Modality ablation reveals the essential gap: The performance gap between Gemini and Qwen lies not in visual perception but in fusion capability, providing clear guidance for the open-source community on where improvement is needed.
Fine-grained decomposition across 12 task types: The multi-dimensional evaluation—spanning detection and identification through pitch and speech rate—offers substantially greater diagnostic value than a single aggregate "audiovisual understanding" score.

Limitations & Future Work¶

Evaluation is limited to multiple-choice accuracy, leaving open-ended responses and conversational interaction—more naturalistic interaction formats—unaddressed.
Video sources are predominantly English, and cross-lingual generalizability is untested.
Certain tasks (e.g., pitch comparison) have limited practical demand in real-world applications.
The dataset scale of 3,212 questions is insufficient for training purposes; it serves exclusively as an evaluation resource.
The paper does not analyze whether models answer questions via lip reading rather than genuine audio processing.

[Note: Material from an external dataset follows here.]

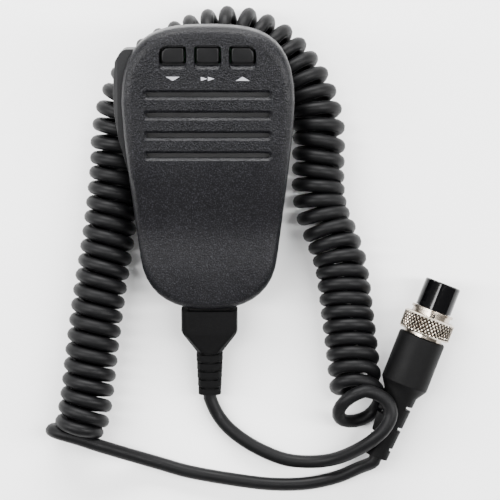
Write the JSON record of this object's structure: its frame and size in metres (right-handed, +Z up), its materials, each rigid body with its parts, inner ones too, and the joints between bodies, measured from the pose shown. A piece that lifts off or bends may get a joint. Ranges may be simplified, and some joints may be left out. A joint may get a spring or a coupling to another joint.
{
  "type": "hand microphone",
  "caption": "Hand microphone with push-to-talk bar, keys over horizontal sound slots, a looped curly cord and a round multi-pin plug with a knurled coupling nut.",
  "frame": {"origin": "on the table, under the middle of the microphone's bounding box (the cord and the plug left out)", "axes": "+X across the microphone to the viewer's right, +Y along it towards its top end, +Z up from the table towards its front face"},
  "size_m": [0.1545, 0.1877, 0.044],
  "materials": {
    "grained_plastic": "fine leather-grain moulded plastic, satin",
    "smooth_plastic": "smooth satin moulded plastic",
    "rubber": "matte moulded rubber",
    "cord_jacket": "satin flexible cord jacket",
    "nickel": "nickel plate, polished and knurled",
    "steel": "plated steel",
    "gold": "gold-plated brass",
    "glossy_plastic": "glossy black moulded insert",
    "board": "green solder mask",
    "cloth": "black sound cloth",
    "cream_plastic": "natural nylon"
  },
  "bodies": {
    "housing": {"front_shell": "grained_plastic", "rear_shell": "grained_plastic", "grille_cloth": "cloth", "mic_cartridge": "steel", "board_screw_1": "steel", "board_screw_2": "steel", "hanger_screw": "steel", "case_screw_1": "steel", "case_screw_2": "steel", "case_screw_3": "steel", "case_screw_4": "steel", "ptt_pin": "steel", "ptt_spring": "steel", "cord_clamp": "steel", "clamp_screw_1": "steel", "clamp_screw_2": "steel", "cartridge_ring": "rubber", "cord_boot": "rubber", "plug_boot": "rubber", "circuit_board": "board", "tact_switch_down": "smooth_plastic", "tact_switch_fast": "smooth_plastic", "tact_switch_up": "smooth_plastic", "ptt_switch": "smooth_plastic", "tone_switch": "smooth_plastic", "wire_connector": "cream_plastic", "hanger_stud": "nickel", "plug_barrel": "nickel", "mic_lead": "cord_jacket", "curly_cord": "cord_jacket", "plug_lead": "cord_jacket", "plug_insert": "glossy_plastic", "contact_1": "gold", "contact_2": "gold", "contact_3": "gold", "contact_4": "gold", "contact_5": "gold", "contact_6": "gold", "contact_7": "gold", "contact_8": "gold"},
    "ptt_bar": {"ptt_bar": "smooth_plastic"},
    "ptt_plunger": {"ptt_plunger": "cream_plastic"},
    "tone_slider": {"tone_slider": "smooth_plastic"},
    "key_down": {"key_down": "smooth_plastic", "tact_plunger_down": "smooth_plastic"},
    "key_fast": {"key_fast": "smooth_plastic", "tact_plunger_fast": "smooth_plastic"},
    "key_up": {"key_up": "smooth_plastic", "tact_plunger_up": "smooth_plastic"},
    "nut_washer": {"nut_washer": "nickel"},
    "coupling_nut": {"coupling_nut": "nickel"}
  },
  "joints": [
    {"name": "ptt_press", "type": "hinge", "parent": "housing", "child": "ptt_bar", "pos_m": [-0.02396, 0.01334, 0.02252], "axis": [0, 0.2164, -0.9763], "range_deg": [0, 3.5], "stiffness_Nm_per_rad": 1, "deforming": ["ptt_spring"]},
    {"name": "ptt_plunger_in", "type": "slide", "parent": "housing", "child": "ptt_plunger", "axis": [1, 0, 0], "range_m": [0, 0.0014]},
    {"name": "tone_select", "type": "slide", "parent": "housing", "child": "tone_slider", "axis": [1, 0, 0], "range_m": [0, 0.003]},
    {"name": "key_down_press", "type": "slide", "parent": "housing", "child": "key_down", "axis": [0, 0.2164, -0.9763], "range_m": [0, 0.0008], "stiffness_N_per_m": 1200},
    {"name": "key_fast_press", "type": "slide", "parent": "housing", "child": "key_fast", "axis": [0, 0.2164, -0.9763], "range_m": [0, 0.0008], "stiffness_N_per_m": 1200},
    {"name": "key_up_press", "type": "slide", "parent": "housing", "child": "key_up", "axis": [0, 0.2164, -0.9763], "range_m": [0, 0.0008], "stiffness_N_per_m": 1200},
    {"name": "nut_slide", "type": "slide", "parent": "housing", "child": "nut_washer", "axis": [0.3611, 0.932, 0.0314], "range_m": [-0.0008, 0.005]},
    {"name": "nut_turn", "type": "hinge", "parent": "nut_washer", "child": "coupling_nut", "pos_m": [0.08552, -0.04324, 0.01025], "axis": [0.3611, 0.932, 0.0314], "continuous": true}
  ],
  "couplings": [
    {"joint": "ptt_plunger_in", "follows": "ptt_press", "m_per_rad": 0.0215}
  ]
}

vs. Video-MME: 900 videos / 2,700 questions, but most are solvable through vision alone; AV-SpeakerBench enforces audiovisual fusion.
vs. AVQA: Evaluates audiovisual matching but is not speaker-centric and focuses on non-speech sound events.
vs. WorldSense: Involves audiovisual content but focuses on scene-level understanding (musical style, sound summarization) rather than speaker-level reasoning.

Rating¶

Novelty: ⭐⭐⭐⭐⭐ — The first benchmark to systematically evaluate speaker-centric audiovisual reasoning, filling an important gap.
Experimental Thoroughness: ⭐⭐⭐⭐⭐ — Covers 6 Gemini variants and 12 open-source models, with in-depth modality ablation and error analysis.
Writing Quality: ⭐⭐⭐⭐⭐ — Design principles are articulated clearly, and task examples are intuitive.
Value: ⭐⭐⭐⭐⭐ — Identifies the core bottleneck in audiovisual fusion for current MLLMs, providing clear direction for the research community.